## Data to process:
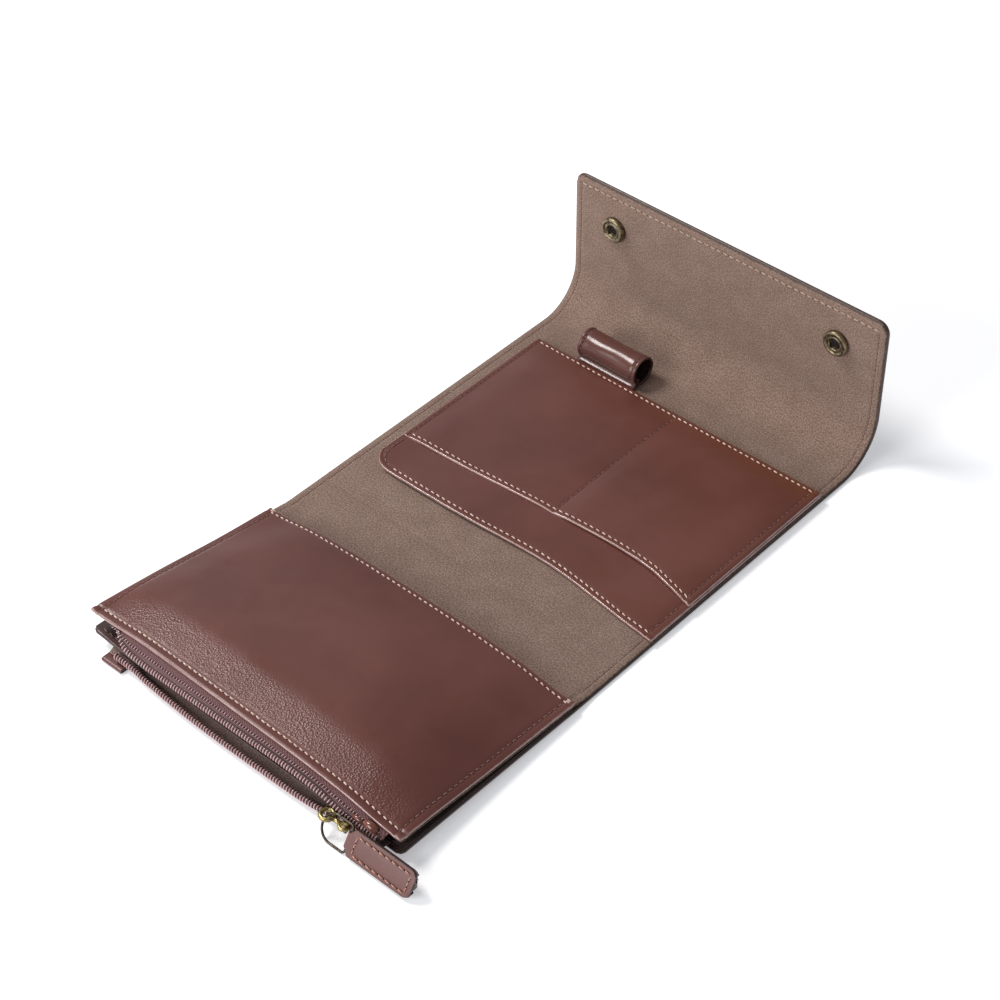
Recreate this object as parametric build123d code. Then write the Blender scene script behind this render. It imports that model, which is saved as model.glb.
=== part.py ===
from build123d import *
import os
from math import cos, radians, sin

# Travel passport holder in brown leather, opened out.
# Millimetres. +Z is up and +Y runs from the zip edge towards the flap.
# The origin is the middle of the back panel's underside, which lies on the table.
# The front panel folds over the back panel about a spine, and the flap closes over both.

# Overall sizes
WIDTH = 143.0  # across X, the same on every panel
BACK_LENGTH = 113.5  # spine hinge to flap hinge
SPINE_WIDTH = 21.5  # between the two spine hinges
FRONT_LENGTH = 96.7  # spine hinge to the zip edge
FLAP_LENGTH = 41.8  # straight part of the flap above its bend
BEND_RADIUS = 17.7  # inside radius of the flap's bend
CORNER_RADIUS = 4.0
GAP = 0.3  # half of the slit between two panels at a spine hinge
FLAP_GAP = 0.8  # the same at the flap's hinges, which also bend backwards
RUN = 0.3  # clearance between pieces that move past each other

# Sheet thicknesses
COVER = 1.0
BOARD = 0.6
SUEDE = 0.7
LEATHER = 1.2
HINGE_Z = COVER + BOARD + SUEDE  # top of the suede, where the hinges bend
BOARD_INSET = 4.0
SEAM = 3.5  # sewn border of a pocket

# Card panel on the back panel
CARD_PANEL_START = 5.0  # from the spine hinge, at the right edge
CARD_PANEL_RISE = 2.0  # how much further back the lower edge starts on the left
CARD_PANEL_TOP = 12.8  # from its top edge to the flap hinge
CARD_PANEL_SIDE = 8.0  # left margin beside the card panel
CARD_MOUTH = 26.8  # card pocket's mouth, from the spine hinge
CARD_CORNER = 9.0
SLOT = 0.6  # height of the flat slots
DIVIDER_X = 6.0
DIVIDER_WIDTH = 2.0

# Pen loop
PEN_RADIUS = 5.0
PEN_LENGTH = 28.0
PEN_START = 26.5  # from the left edge to the loop
PEN_WALL = 1.0
PEN_SPACE = 1.1  # between the loop and the card panel's top edge

# Front panel
POCKET_DEPTH = 83.0  # passport pocket, mouth to zip edge
STUD_LIFT = 2.1  # the snap studs hold the zip edge this far off the table
FRONT_HEIGHT = 15.9  # top of the leather at the zip edge
COIN_GAP = 5.0  # height of the coin pocket at the zip edge
MOUTH_GAP = 5.6  # height of the passport pocket at its mouth
STRAP_WIDTH = 10.0
STRAP_REACH = 5.0
STRAP_ROOT = 2.6  # length sewn under the cover
STRAP_LAYER = 0.85
STRAP_SLIT = 0.15
STRAP_EDGE = 8.5  # from the left edge to the strap loop

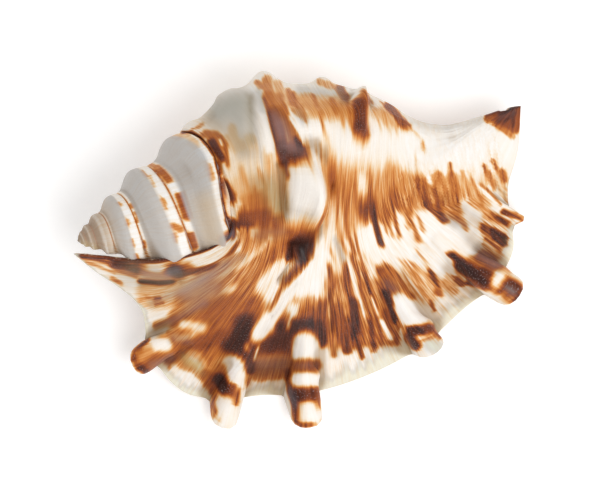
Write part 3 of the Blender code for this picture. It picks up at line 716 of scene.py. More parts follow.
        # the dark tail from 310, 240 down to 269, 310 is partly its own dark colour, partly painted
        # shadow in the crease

## Work instructions:
Repeat, exactly and only, the lines from the beginning of the material through the line that contains "past each other".

## Exercise result:
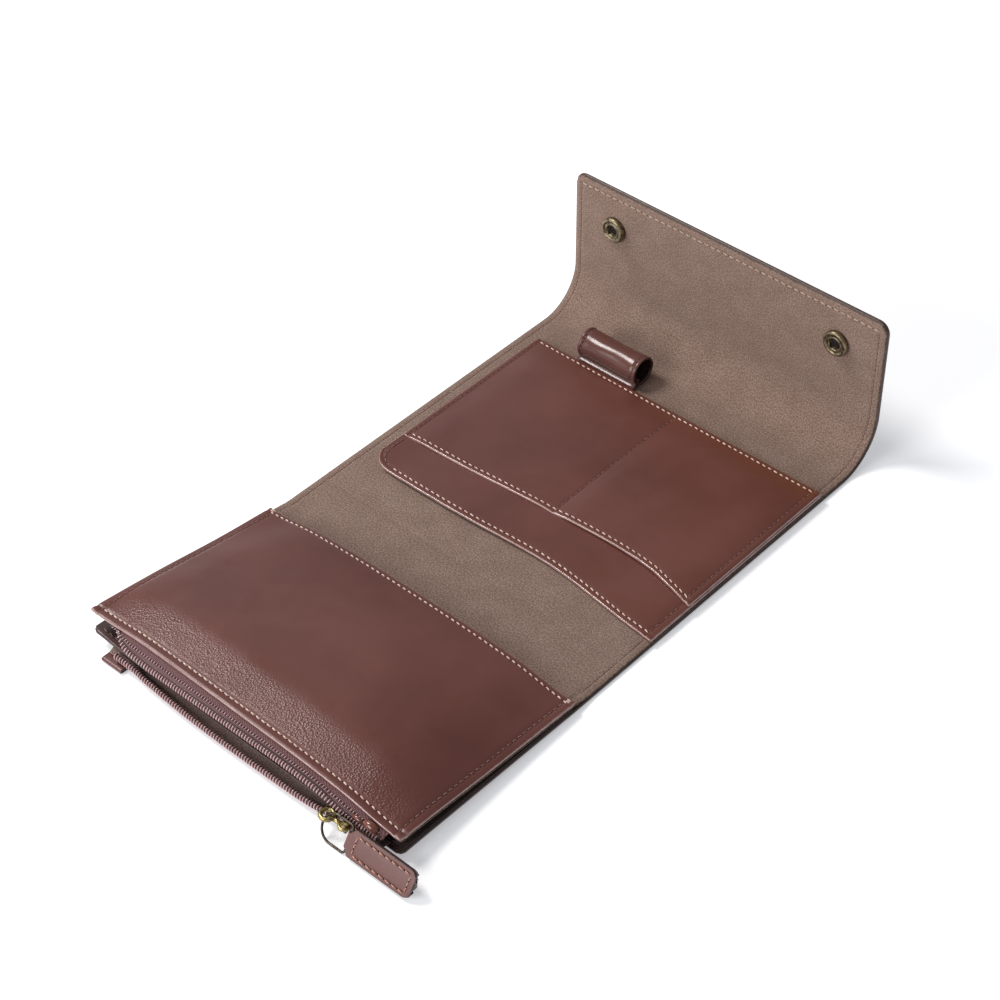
Recreate this object as parametric build123d code. Then write the Blender scene script behind this render. It imports that model, which is saved as model.glb.
=== part.py ===
from build123d import *
import os
from math import cos, radians, sin

# Travel passport holder in brown leather, opened out.
# Millimetres. +Z is up and +Y runs from the zip edge towards the flap.
# The origin is the middle of the back panel's underside, which lies on the table.
# The front panel folds over the back panel about a spine, and the flap closes over both.

# Overall sizes
WIDTH = 143.0  # across X, the same on every panel
BACK_LENGTH = 113.5  # spine hinge to flap hinge
SPINE_WIDTH = 21.5  # between the two spine hinges
FRONT_LENGTH = 96.7  # spine hinge to the zip edge
FLAP_LENGTH = 41.8  # straight part of the flap above its bend
BEND_RADIUS = 17.7  # inside radius of the flap's bend
CORNER_RADIUS = 4.0
GAP = 0.3  # half of the slit between two panels at a spine hinge
FLAP_GAP = 0.8  # the same at the flap's hinges, which also bend backwards
RUN = 0.3  # clearance between pieces that move past each other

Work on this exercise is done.